Make and model: Mountains According to G by Geraint Thomas

Size tested: n/a

Tell us what the product is for and who it's aimed at. What do the manufacturers say about it? How does that compare to your own feelings about it?

Publisher Quercus says it's: "Geraint Thomas's inside guide to twenty-five of the greatest cycling climbs in the world."

"There have been fine books about the big climbs before but never from the voice of an elite GC winner, taking you inside what these climbs really feel like, where the attacks come, where the pain kicks in.

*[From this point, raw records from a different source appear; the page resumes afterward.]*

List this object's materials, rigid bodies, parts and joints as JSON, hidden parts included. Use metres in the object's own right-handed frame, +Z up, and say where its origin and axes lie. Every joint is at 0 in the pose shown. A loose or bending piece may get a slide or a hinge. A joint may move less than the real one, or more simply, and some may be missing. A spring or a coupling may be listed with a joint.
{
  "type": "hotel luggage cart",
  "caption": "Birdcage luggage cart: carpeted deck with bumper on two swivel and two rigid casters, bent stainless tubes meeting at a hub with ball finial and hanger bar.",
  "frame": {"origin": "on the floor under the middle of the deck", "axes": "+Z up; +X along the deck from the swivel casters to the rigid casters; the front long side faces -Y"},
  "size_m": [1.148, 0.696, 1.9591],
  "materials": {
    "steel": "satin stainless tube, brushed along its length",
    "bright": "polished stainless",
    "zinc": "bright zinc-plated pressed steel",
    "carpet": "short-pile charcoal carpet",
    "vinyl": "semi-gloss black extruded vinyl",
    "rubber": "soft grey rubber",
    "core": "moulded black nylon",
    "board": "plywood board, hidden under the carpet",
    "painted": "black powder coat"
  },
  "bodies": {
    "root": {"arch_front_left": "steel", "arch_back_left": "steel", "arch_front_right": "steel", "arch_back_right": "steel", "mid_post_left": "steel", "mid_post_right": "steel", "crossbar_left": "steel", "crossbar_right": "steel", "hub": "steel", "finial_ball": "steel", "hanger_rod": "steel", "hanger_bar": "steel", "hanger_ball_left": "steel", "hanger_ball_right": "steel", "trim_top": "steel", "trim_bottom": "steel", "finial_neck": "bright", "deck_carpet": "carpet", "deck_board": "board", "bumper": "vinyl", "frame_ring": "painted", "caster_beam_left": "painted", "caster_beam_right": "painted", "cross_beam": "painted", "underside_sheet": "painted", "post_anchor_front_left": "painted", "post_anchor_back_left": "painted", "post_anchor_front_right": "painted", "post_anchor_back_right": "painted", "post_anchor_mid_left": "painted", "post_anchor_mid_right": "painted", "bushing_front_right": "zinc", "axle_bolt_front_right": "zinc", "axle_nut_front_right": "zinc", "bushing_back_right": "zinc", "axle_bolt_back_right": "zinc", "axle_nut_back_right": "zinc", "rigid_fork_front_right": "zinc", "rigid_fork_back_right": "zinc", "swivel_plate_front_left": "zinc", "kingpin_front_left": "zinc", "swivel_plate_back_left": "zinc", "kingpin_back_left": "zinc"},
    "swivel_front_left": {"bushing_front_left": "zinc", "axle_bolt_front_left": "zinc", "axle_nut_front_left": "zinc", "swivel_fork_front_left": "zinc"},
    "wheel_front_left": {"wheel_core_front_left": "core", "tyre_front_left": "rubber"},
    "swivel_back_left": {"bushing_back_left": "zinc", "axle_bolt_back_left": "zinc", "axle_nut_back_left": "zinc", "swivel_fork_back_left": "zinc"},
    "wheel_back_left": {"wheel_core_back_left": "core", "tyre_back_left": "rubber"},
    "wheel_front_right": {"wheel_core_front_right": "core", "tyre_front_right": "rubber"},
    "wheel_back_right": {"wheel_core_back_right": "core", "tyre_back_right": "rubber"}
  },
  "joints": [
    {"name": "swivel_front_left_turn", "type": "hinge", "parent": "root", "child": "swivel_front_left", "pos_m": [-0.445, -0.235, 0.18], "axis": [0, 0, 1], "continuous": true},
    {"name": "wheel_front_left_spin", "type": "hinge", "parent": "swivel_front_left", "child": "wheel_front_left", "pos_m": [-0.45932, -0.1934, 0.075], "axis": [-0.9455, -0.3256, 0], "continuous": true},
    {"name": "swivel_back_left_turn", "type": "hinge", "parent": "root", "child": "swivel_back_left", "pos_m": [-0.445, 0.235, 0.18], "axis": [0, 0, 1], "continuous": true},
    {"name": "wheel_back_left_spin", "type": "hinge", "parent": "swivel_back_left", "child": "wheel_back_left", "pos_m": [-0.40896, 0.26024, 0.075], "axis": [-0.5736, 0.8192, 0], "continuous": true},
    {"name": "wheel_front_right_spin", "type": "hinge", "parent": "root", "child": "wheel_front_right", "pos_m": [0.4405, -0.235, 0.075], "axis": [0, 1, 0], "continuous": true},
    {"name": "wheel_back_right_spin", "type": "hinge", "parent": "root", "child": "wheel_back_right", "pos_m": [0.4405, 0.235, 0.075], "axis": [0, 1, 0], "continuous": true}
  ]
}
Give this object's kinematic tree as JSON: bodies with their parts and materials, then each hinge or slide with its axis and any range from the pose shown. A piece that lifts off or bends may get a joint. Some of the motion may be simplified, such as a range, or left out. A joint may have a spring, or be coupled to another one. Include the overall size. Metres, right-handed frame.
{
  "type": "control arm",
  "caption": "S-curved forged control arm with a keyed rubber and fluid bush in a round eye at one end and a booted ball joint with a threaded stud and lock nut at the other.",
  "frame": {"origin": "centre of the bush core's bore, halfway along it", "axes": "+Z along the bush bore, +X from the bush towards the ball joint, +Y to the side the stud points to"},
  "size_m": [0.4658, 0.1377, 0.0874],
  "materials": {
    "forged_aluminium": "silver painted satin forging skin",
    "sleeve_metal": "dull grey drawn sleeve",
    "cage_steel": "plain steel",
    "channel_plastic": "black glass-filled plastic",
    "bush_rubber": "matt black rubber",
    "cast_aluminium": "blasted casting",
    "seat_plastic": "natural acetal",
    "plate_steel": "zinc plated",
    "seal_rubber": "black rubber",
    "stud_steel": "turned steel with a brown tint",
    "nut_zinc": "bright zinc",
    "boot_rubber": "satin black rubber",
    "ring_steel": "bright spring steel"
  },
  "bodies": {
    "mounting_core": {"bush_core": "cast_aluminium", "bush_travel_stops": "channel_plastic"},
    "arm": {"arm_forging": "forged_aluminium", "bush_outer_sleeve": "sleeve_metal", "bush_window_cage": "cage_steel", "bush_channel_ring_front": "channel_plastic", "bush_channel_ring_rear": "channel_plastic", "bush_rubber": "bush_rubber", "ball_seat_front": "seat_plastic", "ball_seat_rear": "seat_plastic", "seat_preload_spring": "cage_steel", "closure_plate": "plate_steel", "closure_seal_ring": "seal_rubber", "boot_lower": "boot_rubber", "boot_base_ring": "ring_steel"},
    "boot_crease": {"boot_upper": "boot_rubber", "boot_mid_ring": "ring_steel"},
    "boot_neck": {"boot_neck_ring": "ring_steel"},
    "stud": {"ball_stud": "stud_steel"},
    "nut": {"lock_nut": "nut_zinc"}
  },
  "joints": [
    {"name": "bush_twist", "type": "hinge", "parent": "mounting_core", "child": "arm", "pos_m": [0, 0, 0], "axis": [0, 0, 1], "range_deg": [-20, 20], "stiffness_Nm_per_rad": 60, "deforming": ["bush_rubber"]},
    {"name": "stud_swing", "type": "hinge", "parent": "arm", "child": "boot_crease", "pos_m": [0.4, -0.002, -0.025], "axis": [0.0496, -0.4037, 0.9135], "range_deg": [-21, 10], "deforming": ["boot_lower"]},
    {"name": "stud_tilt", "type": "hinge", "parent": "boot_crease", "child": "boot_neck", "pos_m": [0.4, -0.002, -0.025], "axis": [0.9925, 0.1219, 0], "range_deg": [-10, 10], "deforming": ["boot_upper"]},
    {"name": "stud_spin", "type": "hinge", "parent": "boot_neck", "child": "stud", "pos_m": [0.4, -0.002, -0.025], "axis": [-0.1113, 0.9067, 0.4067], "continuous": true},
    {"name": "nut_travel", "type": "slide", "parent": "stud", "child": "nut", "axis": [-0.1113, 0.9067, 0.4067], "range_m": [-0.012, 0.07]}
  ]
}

"From best-known big-hitters, via pro-peloton favourites, to the secret climbs Geraint has come to love, and featuring Australia, Belgium, France, the Netherlands, Mallorca and Wales, this is the cyclist's secret manual."

Tell us some more about the technical aspects of the product?

Title: Mountains according to G

Author: Geraint Thomas

Publisher: Quercus

Date: 29/10/20

Format: Hardback

Pages: 250

ISBN: 9781529410976

Price: £16.99

Rate the product for value:
 
4/10

Although a hardback, there are no photos.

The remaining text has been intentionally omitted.